Deplorable verdict in Denmark
The high court in Denmark has upheld the verdict of a domestic trial court to not allow the extradition to India of Kim Davy to stand trial in this country in the Purulia arms drop case of 1995. The high court’s judgment is to be deplored. The extradition had been sought by the CBI and the Danish government had raised no objections. But the country’s judicial system intervened following an appeal by the accused, a Danish national.
Mr Davy is the key accused in the stealth-drop of a large consignment of arms and ammunition that included hundreds of AK-47 rifles, pistols, anti-tank grenades, rocket launchers and thousands of rounds of ammunition — in short, equipment that would typically be used by terrorist or extremist elements to wage war against the state, a crime of extraordinary seriousness in any country, not least one such as India, which is acknowledged worldwide to be run on democratic principles. The crime for which Mr Davy is charged would also typically fall in the category of a transnational crime in which international cooperation would be expected to be rendered, especially between democratic states, even if an extradition treaty or bilateral mutual legal assistance arrangements did not exist. The Danish national committed the crime along with those of other nationalities. This further underlines its transnational character.
The Danish high court’s stand is the more regrettable considering that the practice followed internationally in determining jurisdiction — nourished by well-established principles — is fairly straightforward in an instance such as this: the territory on which the crime has occurred has a straightforward case in seeking to hold trial within its own territory. The case is bolstered when evidence and witnesses are also to be found within the same territory, in this case India. Under a certain principle, Denmark too could have sought to try its national within its own jurisdiction in order to uphold a certain morality in law — namely, that it would look upon with disfavour even in the case of its own citizens if there are good reasons to believe that they have taken part in actions that constitute a crime. For their part, the Danish authorities appear not to have considered this and agreed to comply with the CBI request to extradite Mr Davy. Thus, cooperation at the level of governments was indeed forthcoming, and but for the Denmark judiciary stepping in, Mr Davy should have been on his way to India to stand trial. It is pertinent that Denmark agreed to India’s extradition request after obtaining sovereign assurances from this country that the death penalty would not be imposed on Mr Davy (Denmark, like several other states, has banned the death sentence) if he was found guilty, and that he would be permitted to serve the jail term — if one was ordered by the Indian courts — in prisons in his own country.
Even so, the Danish judicial system has prevented extradition on the grounds that Mr Davy would risk “torture or other inhuman treatment” in India, and that conditions in Indian jails are not satisfactory.

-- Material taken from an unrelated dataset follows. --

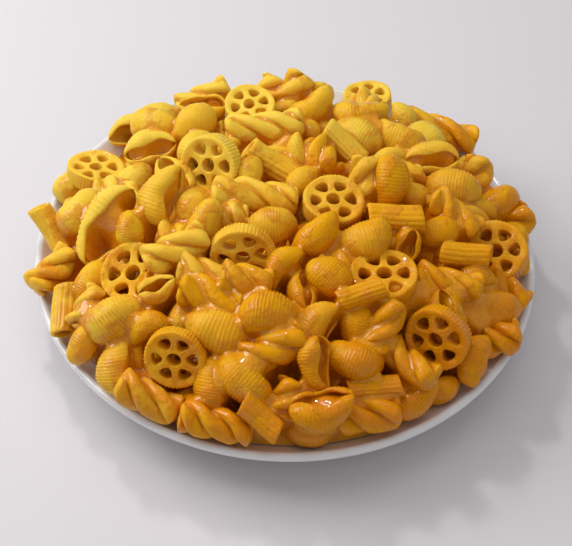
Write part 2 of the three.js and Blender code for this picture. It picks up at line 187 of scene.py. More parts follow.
# Kind; across and up from the middle of the rim, square to the line of sight; the axis's slope in
# that view; lift above the dome; size, which is the length of a spiral and the scale of the rest;
# roll, 0 when an opening faces the diner; and the axis's lean towards the diner
servedPieces = [
    ("shell", -72, 55, 25, 0, 0.95, 20),
    ("shell", -58, 60.5, 20, 0, 0.9, 150),
    ("spiral", -36.5, 69.5, 25, 1, 0.75),
    ("shell", -37.5, 63.5, 0, 0, 1, -40),
    ("wheel", -14.5, 65, 95, 1, 0.86, 15, 50),
    ("spiral", -8.5, 70.5, 60, 0, 0.5),
    ("spiral", 2.5, 70, 58, 3, 0.75, 30),
    ("spiral", 14.5, 68.5, 80, 0, 0.5),
    ("shell", 12, 64, 40, 1, 1.05, 240),
    ("wheel", 37, 69.5, 95, 1, 0.82, 20, 48),
    ("shell", 34.5, 61, 3, 1, 1.1, -95),
    ("shell", 53, 58.5, 100, 0, 0.85, 250),
    ("spiral", 69.5, 54, -18, 1, 1),
    ("wheel", -85, 37, 80, 1, 0.92, 10, 37),
    ("shell", -98.5, 28.5, 40, 0, 0.9, 180),
    ("shell", -61, 46.5, 15, 2, 1.1, 10),
    ("shell", -70, 33, 60, 0, 1, 180),
    ("shell", -55, 25.5, 70, 3, 1.25, 45),
    ("tube", -104.5, 13, 122, 8, 0.9),
    ("shell", -91, 18, 50, 2, 1.1, 205),
    ("shell", -78, 12, 57, 2, 1.6, 8),
    ("shell", -71.5, 10, 95, 1, 0.8, 170),
    ("wheel", -32, 41.5, 210, 3, 0.94, 0, 62),
    ("spiral", -10, 56.5, 7, 3, 1),
    ("tube", -5.5, 40, -32, 2, 1),
    ("shell", -16, 37.5, 80, 1, 0.8, 150),
    ("spiral", -15, 26, -4, 3, 1, 40),
    ("shell", 34.5, 54.5, -30, 1, 1, 180),
    ("shell", 50.5, 51.5, -25, 3, 1.05, 235),
    ("tube", 26, 48.5, -45, 1, 0.9),
    ("spiral", 16, 43, -60, 2, 0.5, 0, 40),
    ("shell", 6.5, 44, 100, 1, 0.8, 90),
    ("shell", 5.5, 34.5, 45, 0, 0.75, 120),
    ("wheel", 22, 21.5, 85, 4, 0.96, 5, 55),
    ("spiral", 35.5, 31, 75, 2, 0.75),
    ("shell", 46.5, 31, 85, 2, 1.1, 235),
    ("shell", 65.5, 41.5, 0, 2, 1.05, 10),
    ("shell", 75, 29, -10, 2, 1.1, 180),
    ("shell", 57, 27, -25, 1, 0.8, 180),
    ("spiral", 75.5, 18.5, -42, 4, 0.75),
    ("spiral", 83, 34, 70, 0, 0.6),
    ("shell", 94, 21, 20, 1, 1.1, 180),
    ("spiral", 101.5, 12, 35, 0, 0.6),
    ("shell", 106.5, 4, 80, -1, 0.7, 180),
    ("tube", 50, 15, -2, 5, 1),
    ("shell", 68, 9.5, 10, 1, 0.9, 180),
    ("wheel", 93.5, 0.5, 120, 1, 1, 0, 68),
    ("tube", 80.5, -0.5, -5, 4, 0.88),
    ("shell", 85.5, -10.5, -8, 4, 0.75, 170),
    ("spiral", 73.5, -13.5, -12, 2, 0.75),
    ("shell", 54, 2, 70, 1, 0.8, 10),
    ("shell", 52.5, -20, 10, 1, 1, 180),
    ("shell", 92.5, -27.5, 10, 1, 1.2, 180),
    ("spiral", 106, -23, -40, 1, 0.6),
    ("spiral", 97.5, -36.5, 10, 0, 0.5),
    ("shell", 107.5, -6, 90, -1, 0.6, 180),
    ("shell", 35, 4.5, 15, 4, 1.2, 205),
    ("wheel", 43.5, -12, 92, 0, 1, 0, 52),
    ("tube", 34.5, -19.5, 18, 3, 0.8),
    ("shell", 21, -10.5, -42, 2, 1.05, 165),
    ("shell", 15.5, 7.5, 40, 3, 1.1, 240),
    ("shell", -1, -4.5, 53, 0, 0.95, 80),
    ("shell", -6, 12, 0, 1, 1, 180),
    ("wheel", -19.5, -1.5, -95, 2, 0.98, 10, 62),
    ("spiral", -19, -12, -12, 5, 0.6),
    ("spiral", -35.5, -7, -15, 2, 0.6),
    ("spiral", -32.5, -20.5, -15, 2, 0.8, 60),
    ("shell", -36.5, 13.5, 65, 2, 0.95, 205),
    ("spiral", -50.5, 1.5, 25, 2, 0.8),
    ("wheel", -69, -8, 100, 2, 1.03, 0, 65),
    ("shell", -87, -11.5, 72, 0, 1, 170),
    ("spiral", -104, -6, 45, 6, 0.7, 0, -25),
    ("shell", -58.5, -16, 18, 4, 0.8, -25),
    ("tube", -98.5, -27, -93, 0, 0.95, 0, 25),
    ("spiral", -89, -22, 55, 0, 0.6),
    ("shell", -78, -30.5, 40, 2, 1.2, 180),
    ("shell", -64, -32, 29, 2, 0.95, 115),
    ("shell", -90, -42.5, 60, 0, 0.9, 180),
    ("shell", -77, -54, 100, 1, 1.1, 95),
    ("spiral", -61.5, -66.5, -28, 0, 0.8),
    ("spiral", -30.5, -74, -12, 0, 0.95),
    ("wheel", -48, -47, -110, 5, 0.93, 0, 70),
    ("shell", -45.5, -70, 40, 0, 0.85, 180),
    ("shell", -46, -27.5, 70, 0, 0.85, 180),
    ("shell", -27.5, -35.5, -22, 2, 1.3, 175),
    ("shell", -8.5, -27, -3, 4, 1.15, 140),
    ("shell", 12.5, -31, 52, 3, 1.1, 65),
    ("shell", -32.5, -56.5, 85, 3, 1, 180),
    ("shell", -17, -57.5, -40, 3, 1.1, 205),
    ("spiral", -6, -43.5, 24, 4, 0.75),
    ("tube", -11, -72, -40, 4, 0.85),
    ("spiral", -0.5, -64, 65, 1, 0.5),
    ("shell", 15.5, -68.5, 10, 3, 1.2, -50),
    ("shell", 15, -49.5, 100, 2, 1, 60),
    ("shell", 30, -46, -20, 1, 1.1, 180),
    ("shell", 32.5, -30.5, 80, 1, 0.9, 180),
    ("spiral", 44.5, -33, 65, 1, 0.7),
    ("shell", 12, -77.5, 2, -1, 1, 180),
    ("spiral", 55, -48.5, -35, 4, 0.75, 0, 35),
    ("tube", 40.5, -60, 5, 2, 0.85),
    ("spiral", 36, -71, 5, 1, 0.75),
    ("shell", 58.5, -63, 42, 3, 1.15, -80),
    ("wheel", 68, -37.5, 215, 4, 0.98, 12, 62),
    ("shell", 84.5, -50, 75, 1, 1, 130),
    ("shell", 71, -60.5, 30, 0, 0.75, 180),
]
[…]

The points raised regarding relatively poor jail conditions and the practice of torture by India’s police, although this is outlawed and is known to have attracted punishment for offending police personnel, are valid and are well taken. However, they do not really apply in this high-profile case involving an international cast, especially when India has already made certain assurances to Denmark in pursuit of its extradition request, including transfer of the prisoner to Denmark for serving out a sentence, if there is one. Nevertheless, especially in the light of this case, India does need to work even harder to end the practice of torture by police. But it was expected that the Danish judiciary would keep the larger picture in view of pursuing criminals to the ground, even if they are Danish nationals.